» Directions for this task
Repeat only the lines running from the beginning of the material through the line that contains "the table. Millimetres.".

*-*-*

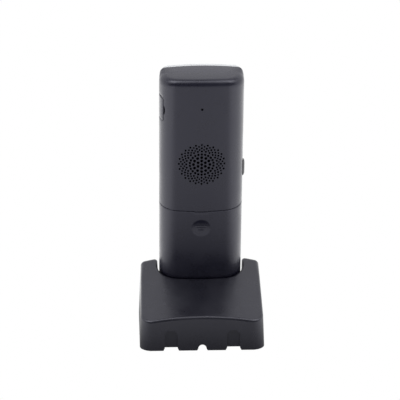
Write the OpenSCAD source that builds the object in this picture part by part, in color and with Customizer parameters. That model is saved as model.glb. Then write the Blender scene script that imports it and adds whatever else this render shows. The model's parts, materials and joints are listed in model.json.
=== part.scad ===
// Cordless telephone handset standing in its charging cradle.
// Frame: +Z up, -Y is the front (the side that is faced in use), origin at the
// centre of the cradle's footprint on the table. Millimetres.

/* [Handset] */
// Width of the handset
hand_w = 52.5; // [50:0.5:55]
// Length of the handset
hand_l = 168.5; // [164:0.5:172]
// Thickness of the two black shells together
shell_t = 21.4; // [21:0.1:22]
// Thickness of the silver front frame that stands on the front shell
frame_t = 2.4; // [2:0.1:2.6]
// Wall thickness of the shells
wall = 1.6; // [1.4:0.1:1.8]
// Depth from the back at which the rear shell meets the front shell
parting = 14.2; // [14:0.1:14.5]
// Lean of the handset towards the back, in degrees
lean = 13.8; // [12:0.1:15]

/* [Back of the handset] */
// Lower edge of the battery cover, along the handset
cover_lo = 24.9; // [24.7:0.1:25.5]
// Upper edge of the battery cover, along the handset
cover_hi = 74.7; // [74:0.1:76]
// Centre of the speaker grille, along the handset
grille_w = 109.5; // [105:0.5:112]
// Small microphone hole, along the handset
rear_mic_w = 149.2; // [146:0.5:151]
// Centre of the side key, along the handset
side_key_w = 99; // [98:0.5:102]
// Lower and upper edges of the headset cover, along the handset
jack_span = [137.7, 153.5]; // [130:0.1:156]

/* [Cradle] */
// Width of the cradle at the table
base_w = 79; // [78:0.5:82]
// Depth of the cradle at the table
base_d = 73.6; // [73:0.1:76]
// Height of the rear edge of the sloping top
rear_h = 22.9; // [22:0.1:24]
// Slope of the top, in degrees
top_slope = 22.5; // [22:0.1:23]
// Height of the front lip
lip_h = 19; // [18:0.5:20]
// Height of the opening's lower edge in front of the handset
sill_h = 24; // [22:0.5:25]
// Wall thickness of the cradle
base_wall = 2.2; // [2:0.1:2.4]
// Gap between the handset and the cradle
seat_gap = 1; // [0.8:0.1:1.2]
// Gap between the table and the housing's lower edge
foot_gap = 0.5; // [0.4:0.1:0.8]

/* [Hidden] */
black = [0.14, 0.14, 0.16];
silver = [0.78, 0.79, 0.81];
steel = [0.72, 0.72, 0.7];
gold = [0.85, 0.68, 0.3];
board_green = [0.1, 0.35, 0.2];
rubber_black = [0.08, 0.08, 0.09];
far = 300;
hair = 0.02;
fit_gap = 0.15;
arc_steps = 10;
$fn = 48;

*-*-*

» Answer to the task
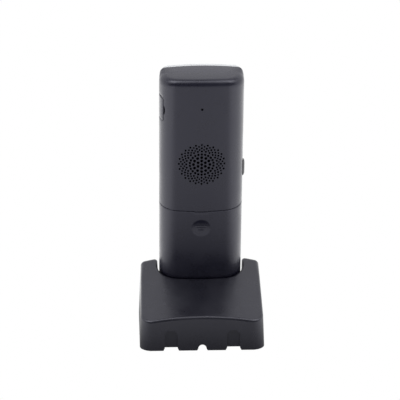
Write the OpenSCAD source that builds the object in this picture part by part, in color and with Customizer parameters. That model is saved as model.glb. Then write the Blender scene script that imports it and adds whatever else this render shows. The model's parts, materials and joints are listed in model.json.
=== part.scad ===
// Cordless telephone handset standing in its charging cradle.
// Frame: +Z up, -Y is the front (the side that is faced in use), origin at the
// centre of the cradle's footprint on the table. Millimetres.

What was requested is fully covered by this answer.